Separate, change unknown (SCU): Separate problem has an action that decreases the amount that the set started with. In a separate change unknown problem, the problem tells how many there were to start with, and how many the set ended with, and asks how much was separated from the set to get to that smaller amount. Unlike JCU problems, SCU problems are rarely presented in a "what if" (future change) context.
SCU problems are typically direct modeled using a "separate to" strategy, where after counting out the starting amount, children separate counters from the group until the amount left in the group is the end amount. Children often recount the objects in the group several times during this process. Finally, the counters that were separated or taken away from the group are counted to find the size of the change.
SCU problems are somewhat more difficult for children to figure out how to direct model than are JCU problems. SCU problems can also be difficult to solve by direct modeling if the numbers involved are not small.
Compare, difference unknown (CDU): Compare problems do not have an action--they are a description of the relationship between the number of things in two sets that don't change size over the course of the problems. Compare problems where the difference is unknown have a question asking how much larger (or smaller) one set is than another.

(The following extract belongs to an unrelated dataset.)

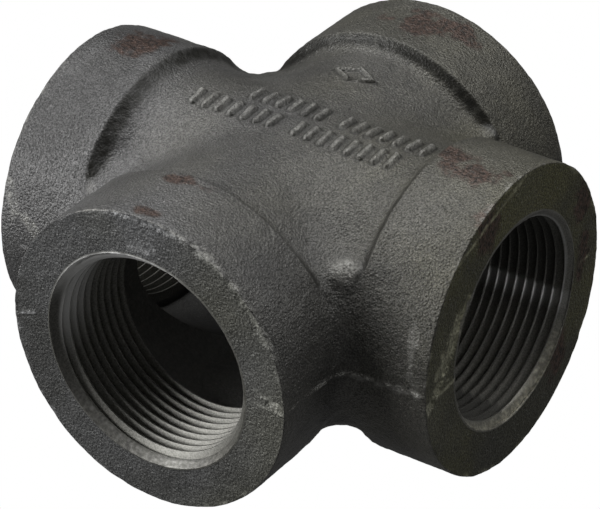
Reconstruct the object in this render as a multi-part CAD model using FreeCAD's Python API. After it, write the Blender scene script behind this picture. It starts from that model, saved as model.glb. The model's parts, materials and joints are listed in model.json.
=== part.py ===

CDU problems are typically direct modeled using a strategy where two sets of counters are laid out, and then matched up side by side so that the compared amounts are clearly related to each other, and then the amount "left over" (not paired) is counted to find the solution.
CDU problems are the most difficult type of problem (to understand) that can be readily solved by direct modeling. Part of the difficulty comes from the lack of action in the problem, but a larger stumbling block is the complexity of sentences describing and asking about comparisons. Part of teaching and preparing students to solve compare problems involves vocabulary and sentence building practice with comparisons. Despite the difficulty, it's valuable for children to learn how to interpret and solve compare problems, because they provide a useful way of understanding subtraction.